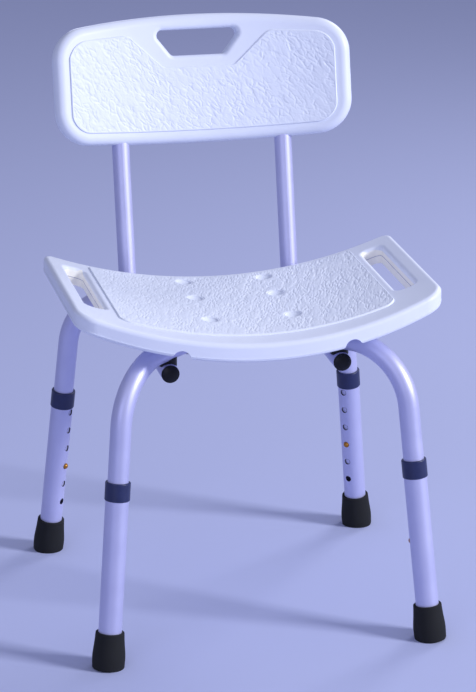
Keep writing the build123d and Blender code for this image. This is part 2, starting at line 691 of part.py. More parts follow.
# ---------------------------------------------------------------- fastenings
with BuildPart() as seat_screws:
    # pan-head screws from below, through the frame tubes into the seat's bosses
    tip = seat_top(SCREW_X) - WALL - 1.5
    under = FRAME_Z - FRAME_R
    with Locations([(x, y, under) for x, y in crossings(SCREW_X)]):
        Cylinder(SCREW_R, tip - under, align=(Align.CENTER, Align.CENTER, Align.MIN))
        Cone(SCREW_HEAD_R - 1.4, SCREW_HEAD_R, 3.0, align=(Align.CENTER, Align.CENTER, Align.MAX))
seat_screws.part.label = "seat_screws"
export_step(seat_screws.part, "parts/seat_screws.step")

with BuildPart() as frame_bolts:
    # button-head bolts on top of the frame tubes, down into the back tubes' inserts
    crown = FRAME_Z + FRAME_R
    with Locations([(x, y, crown) for x, y in crossings(BACK_X)]):
        Cylinder(BOLT_R, crown - BACK_Z + 2, align=(Align.CENTER, Align.CENTER, Align.MAX))
        Cone(BOLT_HEAD_R, BOLT_HEAD_R - 2, BOLT_HEAD, align=(Align.CENTER, Align.CENTER, Align.MIN))
    with Locations([(x, y, crown + BOLT_HEAD) for x, y in crossings(BACK_X)]):
        Cylinder(SOCKET_R, BOLT_HEAD - 1.2, align=(Align.CENTER, Align.CENTER, Align.MAX),
                 mode=Mode.SUBTRACT)
frame_bolts.part.label = "frame_bolts"
export_step(frame_bolts.part, "parts/frame_bolts.step")

with BuildPart() as bolt_inserts:
    # rivet nuts set in the upper wall of the back tubes
    with Locations([(x, y, BACK_Z + BACK_R) for x, y in crossings(BACK_X)]):
        Cylinder(INSERT_R, INSERT_LENGTH, align=(Align.CENTER, Align.CENTER, Align.MAX))
        Cylinder(BOLT_R + 0.05, 3 * INSERT_LENGTH, mode=Mode.SUBTRACT)
bolt_inserts.part.label = "bolt_inserts"
export_step(bolt_inserts.part, "parts/bolt_inserts.step")

with BuildPart() as backrest_screws:
    # pan-head screws from behind, through the shell into the back tubes
    with Locations(rest_screw_spots()):
        Cylinder(REST_SCREW_R, REST_SCREW_LENGTH, align=(Align.CENTER, Align.CENTER, Align.MIN))
        Cone(REST_SCREW_HEAD_R - 1.4, REST_SCREW_HEAD_R, 2.2,
             align=(Align.CENTER, Align.CENTER, Align.MAX))
backrest_screws.part.label = "backrest_screws"
export_step(backrest_screws.part, "parts/backrest_screws.step")
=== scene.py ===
# %% [markdown]
# # Shower stool with a backrest
# A white blow-moulded seat and backrest stand on two crossed, bent tubes. Four leg tubes
# slide over the tube ends and are locked by snap buttons. The CAD model already gives every
# hard piece its true shape, so this lesson adds what CAD leaves out: the grain pressed into
# the plastic, painted shade in the punched holes, the seams in the hand slots with painted
# shade along them, a painted glow on the slot walls, and the finishes.

# %% Load the frame
import json
from math import atan2, cos, radians, sin, sqrt, tan

import bpy
import numpy as np
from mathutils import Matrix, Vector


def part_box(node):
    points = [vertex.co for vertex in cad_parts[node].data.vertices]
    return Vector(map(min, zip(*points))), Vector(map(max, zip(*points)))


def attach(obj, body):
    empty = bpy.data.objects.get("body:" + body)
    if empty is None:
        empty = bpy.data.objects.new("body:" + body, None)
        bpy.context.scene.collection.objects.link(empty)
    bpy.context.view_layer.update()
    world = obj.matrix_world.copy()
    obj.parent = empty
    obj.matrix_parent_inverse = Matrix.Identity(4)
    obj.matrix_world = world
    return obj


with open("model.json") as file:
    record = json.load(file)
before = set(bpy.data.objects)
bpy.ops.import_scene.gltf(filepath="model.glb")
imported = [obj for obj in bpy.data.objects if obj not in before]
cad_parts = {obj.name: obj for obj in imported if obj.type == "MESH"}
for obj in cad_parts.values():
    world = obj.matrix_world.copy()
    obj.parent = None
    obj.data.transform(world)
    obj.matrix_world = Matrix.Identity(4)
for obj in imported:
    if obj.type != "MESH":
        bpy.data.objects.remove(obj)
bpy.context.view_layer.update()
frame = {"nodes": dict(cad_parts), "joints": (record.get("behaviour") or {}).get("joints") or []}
NODES = frame["nodes"]


# %% [markdown]
# ## Camera
# The stool is seen from a little to its right and from standing eye height, far enough away
# that its legs stay almost parallel. A long lens gives that calm perspective: 155 mm on a
# 36 mm frame from about 3.8 m.

# %% Camera
CAMERA_AT = (-0.7589, -3.4422, 1.4654)
CAMERA_TURN = 12.55     # degrees to the right of straight ahead
CAMERA_DIP = 18.01      # degrees down
CAMERA_LENS = 155.42    # mm
FILM_WIDTH = 36         # mm

camera_data = bpy.data.cameras.new("camera")
camera_data.lens = CAMERA_LENS
camera_data.sensor_width = FILM_WIDTH
camera = bpy.data.objects.new("camera", camera_data)
camera.location = CAMERA_AT
camera.rotation_euler = (radians(90 - CAMERA_DIP), 0, radians(-CAMERA_TURN))
bpy.context.scene.collection.objects.link(camera)
bpy.context.scene.camera = camera
print("camera", [round(value, 3) for value in camera.location])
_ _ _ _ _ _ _
- EXERCISE PROMPT -
Print the whole listing again, exactly.

- WRITTEN ANSWER -
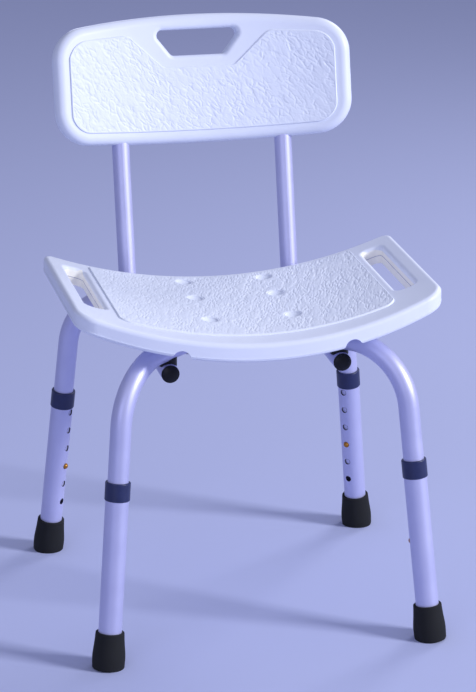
Keep writing the build123d and Blender code for this image. This is part 2, starting at line 691 of part.py. More parts follow.
# ---------------------------------------------------------------- fastenings
with BuildPart() as seat_screws:
    # pan-head screws from below, through the frame tubes into the seat's bosses
    tip = seat_top(SCREW_X) - WALL - 1.5
    under = FRAME_Z - FRAME_R
    with Locations([(x, y, under) for x, y in crossings(SCREW_X)]):
        Cylinder(SCREW_R, tip - under, align=(Align.CENTER, Align.CENTER, Align.MIN))
        Cone(SCREW_HEAD_R - 1.4, SCREW_HEAD_R, 3.0, align=(Align.CENTER, Align.CENTER, Align.MAX))
seat_screws.part.label = "seat_screws"
export_step(seat_screws.part, "parts/seat_screws.step")

with BuildPart() as frame_bolts:
    # button-head bolts on top of the frame tubes, down into the back tubes' inserts
    crown = FRAME_Z + FRAME_R
    with Locations([(x, y, crown) for x, y in crossings(BACK_X)]):
        Cylinder(BOLT_R, crown - BACK_Z + 2, align=(Align.CENTER, Align.CENTER, Align.MAX))
        Cone(BOLT_HEAD_R, BOLT_HEAD_R - 2, BOLT_HEAD, align=(Align.CENTER, Align.CENTER, Align.MIN))
    with Locations([(x, y, crown + BOLT_HEAD) for x, y in crossings(BACK_X)]):
        Cylinder(SOCKET_R, BOLT_HEAD - 1.2, align=(Align.CENTER, Align.CENTER, Align.MAX),
                 mode=Mode.SUBTRACT)
frame_bolts.part.label = "frame_bolts"
export_step(frame_bolts.part, "parts/frame_bolts.step")

with BuildPart() as bolt_inserts:
    # rivet nuts set in the upper wall of the back tubes
    with Locations([(x, y, BACK_Z + BACK_R) for x, y in crossings(BACK_X)]):
        Cylinder(INSERT_R, INSERT_LENGTH, align=(Align.CENTER, Align.CENTER, Align.MAX))
        Cylinder(BOLT_R + 0.05, 3 * INSERT_LENGTH, mode=Mode.SUBTRACT)
bolt_inserts.part.label = "bolt_inserts"
export_step(bolt_inserts.part, "parts/bolt_inserts.step")

with BuildPart() as backrest_screws:
    # pan-head screws from behind, through the shell into the back tubes
    with Locations(rest_screw_spots()):
        Cylinder(REST_SCREW_R, REST_SCREW_LENGTH, align=(Align.CENTER, Align.CENTER, Align.MIN))
        Cone(REST_SCREW_HEAD_R - 1.4, REST_SCREW_HEAD_R, 2.2,
             align=(Align.CENTER, Align.CENTER, Align.MAX))
backrest_screws.part.label = "backrest_screws"
export_step(backrest_screws.part, "parts/backrest_screws.step")
=== scene.py ===
# %% [markdown]
# # Shower stool with a backrest
# A white blow-moulded seat and backrest stand on two crossed, bent tubes. Four leg tubes
# slide over the tube ends and are locked by snap buttons. The CAD model already gives every
# hard piece its true shape, so this lesson adds what CAD leaves out: the grain pressed into
# the plastic, painted shade in the punched holes, the seams in the hand slots with painted
# shade along them, a painted glow on the slot walls, and the finishes.

# %% Load the frame
import json
from math import atan2, cos, radians, sin, sqrt, tan

import bpy
import numpy as np
from mathutils import Matrix, Vector


def part_box(node):
    points = [vertex.co for vertex in cad_parts[node].data.vertices]
    return Vector(map(min, zip(*points))), Vector(map(max, zip(*points)))


def attach(obj, body):
    empty = bpy.data.objects.get("body:" + body)
    if empty is None:
        empty = bpy.data.objects.new("body:" + body, None)
        bpy.context.scene.collection.objects.link(empty)
    bpy.context.view_layer.update()
    world = obj.matrix_world.copy()
    obj.parent = empty
    obj.matrix_parent_inverse = Matrix.Identity(4)
    obj.matrix_world = world
    return obj


with open("model.json") as file:
    record = json.load(file)
before = set(bpy.data.objects)
bpy.ops.import_scene.gltf(filepath="model.glb")
imported = [obj for obj in bpy.data.objects if obj not in before]
cad_parts = {obj.name: obj for obj in imported if obj.type == "MESH"}
for obj in cad_parts.values():
    world = obj.matrix_world.copy()
    obj.parent = None
    obj.data.transform(world)
    obj.matrix_world = Matrix.Identity(4)
for obj in imported:
    if obj.type != "MESH":
        bpy.data.objects.remove(obj)
bpy.context.view_layer.update()
frame = {"nodes": dict(cad_parts), "joints": (record.get("behaviour") or {}).get("joints") or []}
NODES = frame["nodes"]


# %% [markdown]
# ## Camera
# The stool is seen from a little to its right and from standing eye height, far enough away
# that its legs stay almost parallel. A long lens gives that calm perspective: 155 mm on a
# 36 mm frame from about 3.8 m.

# %% Camera
CAMERA_AT = (-0.7589, -3.4422, 1.4654)
CAMERA_TURN = 12.55     # degrees to the right of straight ahead
CAMERA_DIP = 18.01      # degrees down
CAMERA_LENS = 155.42    # mm
FILM_WIDTH = 36         # mm

camera_data = bpy.data.cameras.new("camera")
camera_data.lens = CAMERA_LENS
camera_data.sensor_width = FILM_WIDTH
camera = bpy.data.objects.new("camera", camera_data)
camera.location = CAMERA_AT
camera.rotation_euler = (radians(90 - CAMERA_DIP), 0, radians(-CAMERA_TURN))
bpy.context.scene.collection.objects.link(camera)
bpy.context.scene.camera = camera
print("camera", [round(value, 3) for value in camera.location])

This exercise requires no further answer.